Now that he is pruning his collection, the bewilderment is great. What artists fear is not so much that their prices will falter -- though that happened to Italy's Sandro Chia when Saatchi dumped him -- as that new traders can move in and, by buying blocks from Saatchi, bypass the artists' dealers and force prices up out of all proportion to those of their new work. Robert Ryman, one of whose chaste minimalist paintings made $1.8 million at auction recently (gallery prices: from $50,000 to $300,000), now thinks it "unfortunate" that he ever let Saatchi have twelve of his prime works.
Sean Scully's prices through his regular dealer David McKee have jumped from $90,000 to $140,000 in the past six months, but Scullys are trading on the secondary market as high as $350,000, and Saatchi recently unloaded a block of nine of them on the Swedish dealer Bo Alveryd, who last month spent $70 million at three London galleries (Marlborough, Waddington and Bernard Jacobson) before moving on to the New York fall auctions. There he underbid the $20.68 million De Kooning and bought, among other things, a Johns for $12.1 million. "I thought Saatchi had good intentions," Scully says. "Now it turns out that he's only a superdealer. These guys create price levels for themselves. They put one painting in a sale and bid it up to huge levels. And the artist loses control of his work, while his relations with the dealer he has worked with so long go for nothing, absolutely nothing. We are just pawns."

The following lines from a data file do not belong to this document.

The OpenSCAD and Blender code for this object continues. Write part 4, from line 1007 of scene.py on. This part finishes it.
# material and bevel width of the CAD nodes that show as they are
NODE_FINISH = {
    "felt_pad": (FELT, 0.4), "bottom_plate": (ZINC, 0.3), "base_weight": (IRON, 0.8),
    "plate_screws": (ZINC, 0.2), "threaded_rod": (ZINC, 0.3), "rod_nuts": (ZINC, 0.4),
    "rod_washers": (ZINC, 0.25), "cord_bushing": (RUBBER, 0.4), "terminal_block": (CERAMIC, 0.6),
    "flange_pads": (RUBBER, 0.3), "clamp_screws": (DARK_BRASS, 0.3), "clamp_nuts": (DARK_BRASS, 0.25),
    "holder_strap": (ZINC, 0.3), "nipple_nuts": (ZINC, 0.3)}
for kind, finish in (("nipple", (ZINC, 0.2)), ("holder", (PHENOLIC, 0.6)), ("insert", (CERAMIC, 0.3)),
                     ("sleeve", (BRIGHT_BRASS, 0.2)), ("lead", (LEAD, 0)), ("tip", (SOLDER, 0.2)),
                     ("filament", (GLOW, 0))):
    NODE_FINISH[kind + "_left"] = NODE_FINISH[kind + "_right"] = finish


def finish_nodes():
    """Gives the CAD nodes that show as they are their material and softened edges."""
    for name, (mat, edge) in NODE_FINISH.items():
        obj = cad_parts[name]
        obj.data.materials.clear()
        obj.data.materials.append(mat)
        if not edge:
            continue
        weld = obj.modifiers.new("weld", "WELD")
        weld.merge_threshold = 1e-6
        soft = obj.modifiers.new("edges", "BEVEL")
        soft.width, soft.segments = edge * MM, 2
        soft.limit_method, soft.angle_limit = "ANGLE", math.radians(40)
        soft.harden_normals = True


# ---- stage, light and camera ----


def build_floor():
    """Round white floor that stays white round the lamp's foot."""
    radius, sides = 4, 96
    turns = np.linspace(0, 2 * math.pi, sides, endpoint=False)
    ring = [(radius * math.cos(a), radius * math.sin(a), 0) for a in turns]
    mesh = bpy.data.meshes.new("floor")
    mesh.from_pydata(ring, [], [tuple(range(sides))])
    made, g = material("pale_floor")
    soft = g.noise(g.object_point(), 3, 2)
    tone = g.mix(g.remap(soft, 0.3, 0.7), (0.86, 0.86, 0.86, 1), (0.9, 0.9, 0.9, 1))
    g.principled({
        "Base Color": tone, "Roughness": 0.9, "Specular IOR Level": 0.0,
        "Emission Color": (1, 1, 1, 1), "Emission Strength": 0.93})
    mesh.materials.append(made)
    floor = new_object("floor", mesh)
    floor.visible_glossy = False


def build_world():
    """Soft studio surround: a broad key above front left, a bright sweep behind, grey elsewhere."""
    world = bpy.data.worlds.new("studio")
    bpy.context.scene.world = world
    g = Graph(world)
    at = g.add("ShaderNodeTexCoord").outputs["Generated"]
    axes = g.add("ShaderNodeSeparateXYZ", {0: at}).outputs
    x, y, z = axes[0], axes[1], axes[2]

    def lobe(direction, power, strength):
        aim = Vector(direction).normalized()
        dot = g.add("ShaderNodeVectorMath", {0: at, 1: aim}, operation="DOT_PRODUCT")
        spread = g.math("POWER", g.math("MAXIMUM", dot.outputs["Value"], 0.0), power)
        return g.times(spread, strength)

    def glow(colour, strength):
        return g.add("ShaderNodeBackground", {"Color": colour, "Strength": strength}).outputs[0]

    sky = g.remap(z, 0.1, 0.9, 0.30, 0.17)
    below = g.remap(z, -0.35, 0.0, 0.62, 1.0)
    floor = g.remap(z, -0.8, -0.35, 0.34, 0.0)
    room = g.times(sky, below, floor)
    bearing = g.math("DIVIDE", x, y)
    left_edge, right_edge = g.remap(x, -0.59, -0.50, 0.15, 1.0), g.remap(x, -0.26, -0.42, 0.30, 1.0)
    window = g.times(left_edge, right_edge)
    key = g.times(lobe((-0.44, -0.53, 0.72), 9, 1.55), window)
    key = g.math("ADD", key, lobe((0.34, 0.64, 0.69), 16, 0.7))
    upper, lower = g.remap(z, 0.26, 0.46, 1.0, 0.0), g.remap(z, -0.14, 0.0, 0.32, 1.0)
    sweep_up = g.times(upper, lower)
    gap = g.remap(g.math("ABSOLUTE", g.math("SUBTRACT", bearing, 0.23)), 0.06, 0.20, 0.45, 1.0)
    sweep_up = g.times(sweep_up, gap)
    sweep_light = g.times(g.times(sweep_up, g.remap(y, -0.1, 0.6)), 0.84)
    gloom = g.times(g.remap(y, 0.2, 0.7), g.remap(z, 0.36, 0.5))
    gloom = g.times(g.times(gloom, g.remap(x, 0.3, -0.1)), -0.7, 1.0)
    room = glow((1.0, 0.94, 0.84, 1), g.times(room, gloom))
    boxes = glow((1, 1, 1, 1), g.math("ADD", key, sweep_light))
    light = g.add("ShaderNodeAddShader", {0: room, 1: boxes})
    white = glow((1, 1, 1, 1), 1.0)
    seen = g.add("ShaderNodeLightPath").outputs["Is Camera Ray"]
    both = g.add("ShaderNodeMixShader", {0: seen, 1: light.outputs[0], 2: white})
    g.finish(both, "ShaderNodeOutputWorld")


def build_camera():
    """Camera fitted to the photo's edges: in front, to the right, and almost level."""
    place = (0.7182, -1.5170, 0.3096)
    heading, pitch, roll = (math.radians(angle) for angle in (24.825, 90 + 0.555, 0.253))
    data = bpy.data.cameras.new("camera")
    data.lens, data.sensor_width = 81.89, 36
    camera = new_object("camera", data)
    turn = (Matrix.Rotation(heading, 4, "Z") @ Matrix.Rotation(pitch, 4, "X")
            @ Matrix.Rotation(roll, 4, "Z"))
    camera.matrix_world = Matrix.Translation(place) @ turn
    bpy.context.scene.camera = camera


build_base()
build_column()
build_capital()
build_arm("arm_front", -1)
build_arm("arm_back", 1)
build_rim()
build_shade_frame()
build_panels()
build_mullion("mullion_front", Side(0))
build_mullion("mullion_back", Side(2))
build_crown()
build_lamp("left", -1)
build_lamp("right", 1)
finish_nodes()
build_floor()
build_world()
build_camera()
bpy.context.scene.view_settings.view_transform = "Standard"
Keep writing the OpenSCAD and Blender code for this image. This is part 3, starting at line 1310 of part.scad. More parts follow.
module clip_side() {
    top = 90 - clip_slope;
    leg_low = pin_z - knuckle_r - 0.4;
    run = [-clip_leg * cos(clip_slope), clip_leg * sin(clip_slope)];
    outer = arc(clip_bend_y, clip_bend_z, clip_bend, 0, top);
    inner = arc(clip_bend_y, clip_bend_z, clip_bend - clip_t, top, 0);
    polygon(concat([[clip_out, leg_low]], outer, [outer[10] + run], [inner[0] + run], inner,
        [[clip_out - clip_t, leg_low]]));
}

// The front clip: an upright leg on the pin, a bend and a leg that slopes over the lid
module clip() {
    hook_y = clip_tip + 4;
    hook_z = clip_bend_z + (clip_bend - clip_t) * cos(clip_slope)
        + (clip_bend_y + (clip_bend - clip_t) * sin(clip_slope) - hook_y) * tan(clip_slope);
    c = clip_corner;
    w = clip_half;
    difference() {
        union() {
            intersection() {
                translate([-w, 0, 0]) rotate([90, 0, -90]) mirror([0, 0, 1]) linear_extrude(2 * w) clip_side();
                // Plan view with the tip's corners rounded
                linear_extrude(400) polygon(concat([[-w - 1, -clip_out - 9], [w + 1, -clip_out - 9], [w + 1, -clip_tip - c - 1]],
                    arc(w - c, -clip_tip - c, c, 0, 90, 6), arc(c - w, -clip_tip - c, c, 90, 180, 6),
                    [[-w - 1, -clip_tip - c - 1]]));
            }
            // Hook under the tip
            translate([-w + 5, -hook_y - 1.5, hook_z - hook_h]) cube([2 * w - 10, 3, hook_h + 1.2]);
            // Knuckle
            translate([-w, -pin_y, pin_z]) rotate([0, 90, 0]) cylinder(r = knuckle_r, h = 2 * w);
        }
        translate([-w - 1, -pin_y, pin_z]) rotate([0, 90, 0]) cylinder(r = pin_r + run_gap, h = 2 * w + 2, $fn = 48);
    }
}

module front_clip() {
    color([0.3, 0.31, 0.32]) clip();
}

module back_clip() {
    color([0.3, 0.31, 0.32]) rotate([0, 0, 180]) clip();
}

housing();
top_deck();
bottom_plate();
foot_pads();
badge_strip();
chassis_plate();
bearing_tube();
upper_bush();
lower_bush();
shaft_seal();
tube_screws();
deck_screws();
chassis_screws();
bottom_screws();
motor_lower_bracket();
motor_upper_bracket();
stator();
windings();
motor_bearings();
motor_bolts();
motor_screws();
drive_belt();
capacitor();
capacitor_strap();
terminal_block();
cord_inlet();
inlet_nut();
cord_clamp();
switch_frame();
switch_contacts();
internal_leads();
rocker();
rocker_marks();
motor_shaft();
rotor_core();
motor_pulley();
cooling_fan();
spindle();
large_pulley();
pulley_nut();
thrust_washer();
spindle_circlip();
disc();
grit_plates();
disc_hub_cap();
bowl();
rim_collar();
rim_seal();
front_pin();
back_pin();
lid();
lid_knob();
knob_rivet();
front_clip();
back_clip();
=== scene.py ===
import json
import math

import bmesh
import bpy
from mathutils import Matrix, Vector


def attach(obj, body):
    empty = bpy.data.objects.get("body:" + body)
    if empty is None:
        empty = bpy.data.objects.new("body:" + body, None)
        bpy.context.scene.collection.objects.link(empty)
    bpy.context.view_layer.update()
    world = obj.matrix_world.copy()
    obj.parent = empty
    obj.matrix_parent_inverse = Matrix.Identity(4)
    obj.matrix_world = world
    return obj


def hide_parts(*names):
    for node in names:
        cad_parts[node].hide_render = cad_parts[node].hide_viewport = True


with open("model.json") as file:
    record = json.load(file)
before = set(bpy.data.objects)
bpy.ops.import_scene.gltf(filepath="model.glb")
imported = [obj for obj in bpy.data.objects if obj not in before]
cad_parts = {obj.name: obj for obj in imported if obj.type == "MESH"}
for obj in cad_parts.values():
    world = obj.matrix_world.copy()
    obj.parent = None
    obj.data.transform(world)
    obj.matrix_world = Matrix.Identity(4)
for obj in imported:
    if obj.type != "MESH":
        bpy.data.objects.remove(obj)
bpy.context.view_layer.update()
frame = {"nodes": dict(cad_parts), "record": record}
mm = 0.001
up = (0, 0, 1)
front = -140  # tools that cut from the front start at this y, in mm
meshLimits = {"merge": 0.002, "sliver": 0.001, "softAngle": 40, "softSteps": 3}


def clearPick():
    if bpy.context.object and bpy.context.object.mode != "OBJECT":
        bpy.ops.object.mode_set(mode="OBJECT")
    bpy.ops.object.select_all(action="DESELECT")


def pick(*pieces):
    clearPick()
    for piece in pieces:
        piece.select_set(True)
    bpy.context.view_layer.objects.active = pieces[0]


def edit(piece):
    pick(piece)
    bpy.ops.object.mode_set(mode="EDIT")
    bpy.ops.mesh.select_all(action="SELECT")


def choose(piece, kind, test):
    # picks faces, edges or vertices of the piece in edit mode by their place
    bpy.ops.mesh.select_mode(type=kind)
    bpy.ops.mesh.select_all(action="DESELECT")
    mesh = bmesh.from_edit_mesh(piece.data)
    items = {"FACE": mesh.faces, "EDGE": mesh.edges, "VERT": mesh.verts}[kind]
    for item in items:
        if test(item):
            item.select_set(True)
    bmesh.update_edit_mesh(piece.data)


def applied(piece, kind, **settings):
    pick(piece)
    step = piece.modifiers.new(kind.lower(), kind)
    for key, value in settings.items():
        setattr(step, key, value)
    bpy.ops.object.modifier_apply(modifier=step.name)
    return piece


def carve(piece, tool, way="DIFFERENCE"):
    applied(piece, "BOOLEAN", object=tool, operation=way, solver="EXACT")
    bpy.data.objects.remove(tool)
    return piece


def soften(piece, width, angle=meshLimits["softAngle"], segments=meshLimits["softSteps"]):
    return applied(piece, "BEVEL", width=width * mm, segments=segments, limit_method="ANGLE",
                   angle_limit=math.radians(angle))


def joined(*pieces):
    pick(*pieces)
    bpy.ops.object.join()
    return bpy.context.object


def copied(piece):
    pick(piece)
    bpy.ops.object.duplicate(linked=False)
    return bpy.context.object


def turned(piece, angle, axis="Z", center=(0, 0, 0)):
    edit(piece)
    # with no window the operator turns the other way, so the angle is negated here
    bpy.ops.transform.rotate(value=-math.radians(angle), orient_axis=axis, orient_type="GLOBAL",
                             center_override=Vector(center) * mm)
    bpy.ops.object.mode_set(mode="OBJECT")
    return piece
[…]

The new kind of raider-dealer is exemplified by Larry ("Go-Go") Gagosian, who a few short years ago was selling posters out of a shopfront in Los Angeles but recently, with massive financing, tried (without success, according to dealing sources) to take over the estate of the senile but still living Willem de Kooning, 85.
His detractors say, perhaps unfairly, that if you put Gagosian and the rest of his ilk in a bag and shook it for a week you wouldn't get an ounce of connoisseurship. But that is not what counts. What does count is the instinct for when to grab the chicken, the hot artist, and get a lock on his or her work.
Can one guess what kind of dealing structure will emerge from this mud wrestling in the '90s? Pessimists think the world contemporary art market, just like the communications industry, could implode into six or seven megadealers, each with an international corporate base formed by gobbling up aging or lesser competitors. The middle rank of dealers will have been squeezed out by the raids on their artists and stock, and at the bottom of the heap a litter of small galleries, treated as seedbeds by those on top, will be kept to service the impression of healthy diversity.